Una solida maggioranza parlamentare di destra. Inutile diffondersi sui rischi che ciò comporta per i valori che ereditiamo all’Illuminismo, se potranno cambiare la costituzione liberamente, per l’economia, terreno di predazione, per i vulnerabili, manipolati e lasciati a se stessi.

Per scongiurarli esistono due strade. Una è coalizzare la più lunga lista di sigle e nomi possibile, ignorando ogni differenza politica, per raccogliere tutti i voti che ciascuno può raccogliere. La formulazione più onesta di questa strategia è nell’articolo pubblicato su Domani da Emanuele Felice. Altre, come quella Bonino-Calenda, che escludono alcuni in partenza, sono prive di senso.

La seconda strategia è quella implicita nell’iniziativa di Domani, che raccoglie proposte sul futuro dell’Italia. È la via delle idee innovative e credibili. Naturalmente tutti dicono di avere buone idee, proprie o altrui, ma è di altro che parlo.

Il Pd promette «giustizia sociale», per esempio. Ma il 20 giugno i suoi deputati si dissero «soddisfatti», pur con riserve, di una delega fiscale che non eleva la blanda progressività del sistema, mantiene privilegi indifendibili, e lascia pressoché tutti gli altri problemi irrisolti. Su questo terreno, battersi su idee innovative e credibili significa architettare un diverso sistema fiscale, impugnarlo nella dialettica coi conservatori interni, e con esso sfidare gli altri partiti: milioni di voti sono a disposizione di chi offra un fisco tangibilmente più equo ed efficiente.

«Giustizia sociale», «lavoro», «ambiente» sono parole, non idee: spesso poco credibili, alla luce di scelte passate più volentieri dimenticate che pubblicamente rivisitate. Forse esagero, e non voglio criticare il povero Pd: l’esempio serve a chiarire, per contrasto, cosa sia questa seconda strategia.

Quale delle due è preferibile? La seconda può sembrare impossibile: se anche i boccioli di qualche idea felice esistessero, due mesi non bastano per convincere una larga maggioranza relativa dei votanti. Ammettiamolo, e vediamo la via della coalizione onnicomprensiva.

Se vittoriosa, sappiamo che essa produce governi instabili e senza rotta, vulnerabilissimi al trasformismo; e alle elezioni successive, verosimilmente vicine, saremmo da capo. Ma sarà vittoriosa? Conviveranno Conte e Gelmini, per esempio? Che apporto netto di voti daranno? Questa strategia non pare meno difficile e rischiosa dell’altra, in termini di seggi. E allora allarghiamo lo sguardo.

Dal voto del 2018 liberali e progressisti non hanno prodotto idee, salvo qualche eccezione, ma giochi di scomposizione e composizione di maggioranze.
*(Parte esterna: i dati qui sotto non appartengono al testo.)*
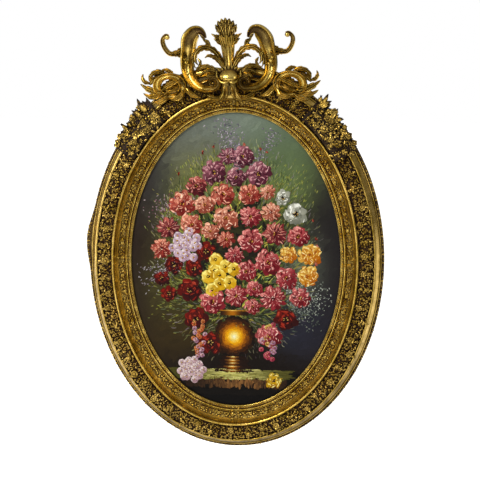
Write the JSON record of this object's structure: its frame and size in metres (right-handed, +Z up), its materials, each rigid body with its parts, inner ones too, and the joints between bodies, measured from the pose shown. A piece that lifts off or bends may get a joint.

La tattica degli schieramenti è cosa utile, e ci salvò da un duraturo governo giallo-verde: ma è la pressoché esclusiva attenzione a essa che ci ha portati al punto in cui siamo.

La vera differenza tra le due strategie, che sfugge a chi si concentri sul breve termine, è che in caso di sconfitta la prima lascia solo rovine, e reti clientelari in cerca di casa; mentre la seconda pone le premesse per la rinascita: perché una battaglia di idee non è mai senza frutto, se le idee sono buone. Sarebbe dunque folle scegliere la prima, in assenza di realistiche speranze di successo: speranze che ora non vedo.

Né il Pd né tantomeno la destra paiono inclini a battersi sulle idee, scrivevo ieri in un articolo, piuttosto pessimistico, sul Financial Times. Ma se la destra non vuole farlo, e in parte non può, il Pd deve. Si lanci: la fortuna aiuta chi osa, dice Virgilio, non i tattici.